Around 120,000 pensioners on housing benefit will receive letters from the government in the next few weeks advising them to apply for pension credit.

This follows a trial by the Department for Work and Pensions showing around a third of older people on housing benefit went on to apply for pension credit after receiving a letter.

A Government spokesperson said: “We will do everything possible to support vulnerable families this winter – including with the £150 Warm Home Discount, expected to support three million eligible households, and our drive to boost Pension Credit, which has already seen a 152% increase in claims.

“Minister Fahnbulleh has continued to meet with energy suppliers since August to agree a credible and robust plan with vulnerable people firmly at the centre.

“We look forward to providing further detail on this plan in due course.”

The Chancellor raised taxes by £40bn in the budget and tweaked fiscal rules to allow more borrowing.

Labour argue this is to plug a £22bn blackhole in the nation’s finances they claim was left by the Tories. this is denied by the Conservatives.

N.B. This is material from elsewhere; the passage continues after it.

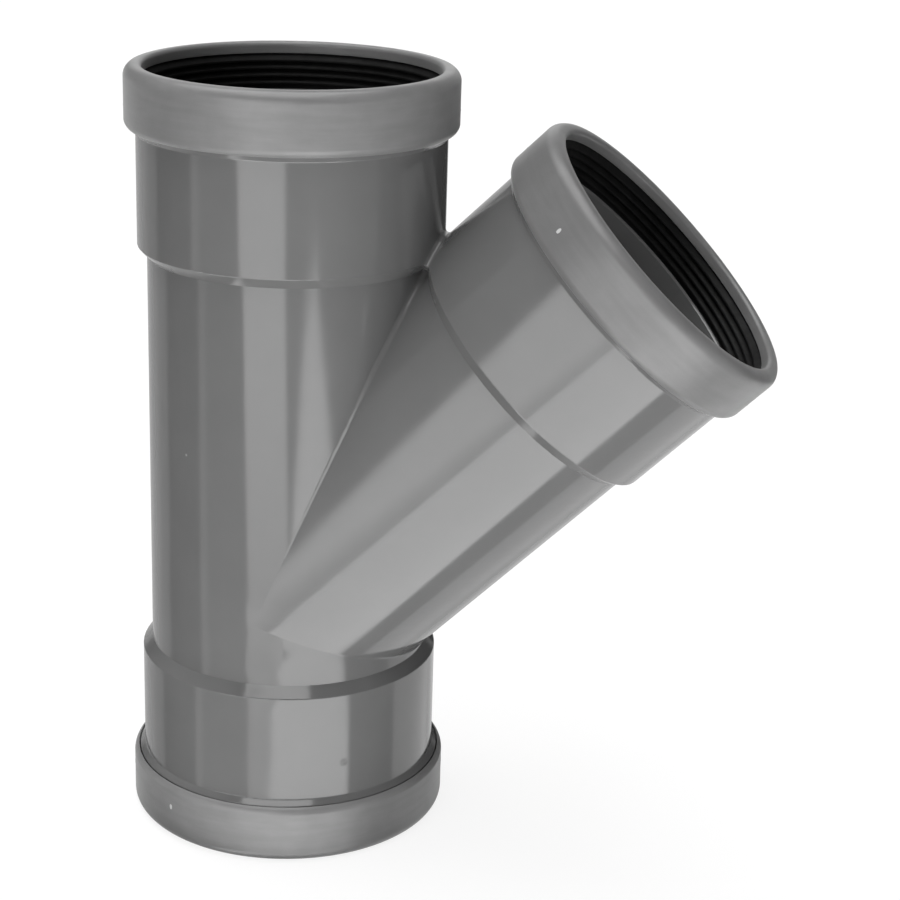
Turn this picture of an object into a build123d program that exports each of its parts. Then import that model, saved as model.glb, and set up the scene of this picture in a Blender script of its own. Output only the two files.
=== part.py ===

Reeves suggested the tax rise was not an easy choice, telling BBC Radio 4’s Today programme: “Look, what alternative was there? We had a £22 billion black hole in the public finances.”

She also pumped £25bn into the NHS and earmarked an extra £6.7bn for school buildings.

Sir Keir Starmer said the Government had “done the responsible thing” at the Budget by taking “difficult, tough decisions”.

He told broadcasters: “We had to do what is responsible to fix the foundations and rebuild our country.
“As I think is well understood, we inherited a £22 billion black hole, money that wasn’t accounted for by the last government. I’m not prepared to simply walk past that, we have to fix it.

“So, we have done the responsible thing.”

The Prime Minister stressed that the Budget meant investment in the NHS, schools and housebuilding.

He added: “So, yes, difficult decisions, but we have scrubbed down, we have taken the difficult, tough decisions now, and I think everybody, or many people, will be in agreement that health, education and housing, and issues like that, are the really important things for our country to be driving towards.”

Meanwhile the International Monetary Fund, in an unusual move, backed the Budget, stating: “We support the envisaged reduction in the deficit over the medium term, including by sustainably raising revenue.”